Toch bleef het voor Marpa nog moeilijk uit te maken hoe hij zijn verzameling geschriften onder ons vier zou verdelen. Onopgemerkt sloeg hij ons gade in de vroege ochtenduren. Hij merkte op dat Ngogdoen-Choedor er dan vooral op uit was om zich de ritus van Gaypa-Dorje eigen te maken. Tsoertön-Wang-gay van Döl mediteerde over Pho-wa (mutatie van het bewuste principe), Metön-Tsonpo van Tsang-Rong mediteerde over het Öd-Sal (het Heldere Licht, het Absolute) en ikzelf oefende het Tum-mo in (kennis van de vitale warmte).
Daardoor kwam Ngogpa (Ngogdoen) aan de teksten over Gyüd (Tantras) met vier verschillende methodes en zes doelstellingen, zo duidelijk vastgesteld dat het net een parelsnoer lijkt. Ook kreeg hij de offerlepels en de robijnenkrans van Naropa. Bovendien gaf Marpa hem nog de commentaar in het Hindi erbij.
Tsurtön-Wang-gay van Döl kreeg de tekst over het Pho-wa en de relikwieën van Naropa.
Metön-Tsanpö van Tsang-rong kreeg een tekst over Öd-Sal (het Heldere Licht), een prachtige tekst, zo klaar als een licht in het donker, en ook verschillende voorwerpen die hadden toebehoord aan Naropa.
Ikzelf kreeg een tekst over Tum-mo, de muts en een kleed van Naropa en de opdracht te mediteren in de eenzaamheid van bergtoppen, grotten en woestijnen.

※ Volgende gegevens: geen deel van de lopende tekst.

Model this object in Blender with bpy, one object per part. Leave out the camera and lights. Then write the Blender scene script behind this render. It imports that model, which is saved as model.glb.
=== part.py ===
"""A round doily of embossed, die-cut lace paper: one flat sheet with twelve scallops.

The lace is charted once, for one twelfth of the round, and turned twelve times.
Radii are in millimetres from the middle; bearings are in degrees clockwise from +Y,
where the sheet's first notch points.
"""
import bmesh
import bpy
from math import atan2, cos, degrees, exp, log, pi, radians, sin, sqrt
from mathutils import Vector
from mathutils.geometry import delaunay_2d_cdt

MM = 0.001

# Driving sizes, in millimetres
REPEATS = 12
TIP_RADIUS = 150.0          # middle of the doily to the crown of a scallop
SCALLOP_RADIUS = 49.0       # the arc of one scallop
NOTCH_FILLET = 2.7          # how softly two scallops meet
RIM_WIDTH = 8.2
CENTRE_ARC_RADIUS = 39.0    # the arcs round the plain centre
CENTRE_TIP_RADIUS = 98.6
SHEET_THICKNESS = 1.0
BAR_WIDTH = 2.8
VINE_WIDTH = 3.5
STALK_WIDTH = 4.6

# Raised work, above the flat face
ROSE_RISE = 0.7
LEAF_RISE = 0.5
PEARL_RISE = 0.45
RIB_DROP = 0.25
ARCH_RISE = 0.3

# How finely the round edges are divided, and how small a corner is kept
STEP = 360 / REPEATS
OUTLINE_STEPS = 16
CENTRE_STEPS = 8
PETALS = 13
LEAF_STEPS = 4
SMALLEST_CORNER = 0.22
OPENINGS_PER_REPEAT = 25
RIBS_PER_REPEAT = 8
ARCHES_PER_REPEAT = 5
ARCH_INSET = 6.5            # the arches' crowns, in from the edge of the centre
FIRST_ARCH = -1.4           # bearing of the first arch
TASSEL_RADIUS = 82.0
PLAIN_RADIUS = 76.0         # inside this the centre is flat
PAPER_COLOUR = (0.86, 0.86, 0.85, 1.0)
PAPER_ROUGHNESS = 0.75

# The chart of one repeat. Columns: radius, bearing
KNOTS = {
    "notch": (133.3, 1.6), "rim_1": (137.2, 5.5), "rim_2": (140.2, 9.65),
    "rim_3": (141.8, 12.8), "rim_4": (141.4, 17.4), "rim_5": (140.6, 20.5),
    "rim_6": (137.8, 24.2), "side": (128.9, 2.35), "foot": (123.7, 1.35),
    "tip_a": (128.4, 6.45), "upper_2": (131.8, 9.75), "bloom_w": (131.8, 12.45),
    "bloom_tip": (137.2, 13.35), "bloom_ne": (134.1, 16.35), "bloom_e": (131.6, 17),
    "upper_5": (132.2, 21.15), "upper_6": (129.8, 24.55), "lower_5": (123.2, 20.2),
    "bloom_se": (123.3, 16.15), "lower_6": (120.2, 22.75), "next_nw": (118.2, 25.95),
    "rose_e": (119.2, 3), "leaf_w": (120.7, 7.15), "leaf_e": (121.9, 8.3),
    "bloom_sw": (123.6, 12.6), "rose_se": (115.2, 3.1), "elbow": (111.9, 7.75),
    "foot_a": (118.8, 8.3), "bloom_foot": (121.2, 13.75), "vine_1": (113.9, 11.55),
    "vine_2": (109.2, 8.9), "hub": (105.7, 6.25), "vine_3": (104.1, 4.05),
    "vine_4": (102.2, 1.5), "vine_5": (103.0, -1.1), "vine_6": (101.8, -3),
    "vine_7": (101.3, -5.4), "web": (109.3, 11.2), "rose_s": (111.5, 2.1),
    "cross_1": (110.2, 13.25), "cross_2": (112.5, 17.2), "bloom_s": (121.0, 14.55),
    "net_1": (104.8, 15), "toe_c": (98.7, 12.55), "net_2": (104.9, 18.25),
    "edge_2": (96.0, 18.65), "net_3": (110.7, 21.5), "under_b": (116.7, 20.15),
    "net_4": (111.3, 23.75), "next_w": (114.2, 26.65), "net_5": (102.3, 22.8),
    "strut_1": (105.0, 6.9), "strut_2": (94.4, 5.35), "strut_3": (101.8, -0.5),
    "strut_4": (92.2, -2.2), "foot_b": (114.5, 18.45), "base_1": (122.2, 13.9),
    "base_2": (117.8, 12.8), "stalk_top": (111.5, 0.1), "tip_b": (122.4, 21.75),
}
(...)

Daarop zond Marpa zijn drie discipelen weg om het licht overal te brengen. Mij verzocht hij nog een paar jaar bij hem te blijven. Daar had ik wel oren naar en op zijn aanwijzing sloot ik me op in de grot van Zang-phoeg (spelonk van koper) reeds vroeger door Naropa aangeduid. De Goeroe en zijn vrouw zorgden voor mijn onderhoud. Zo groeide de spirituele Kennis in mijn hart.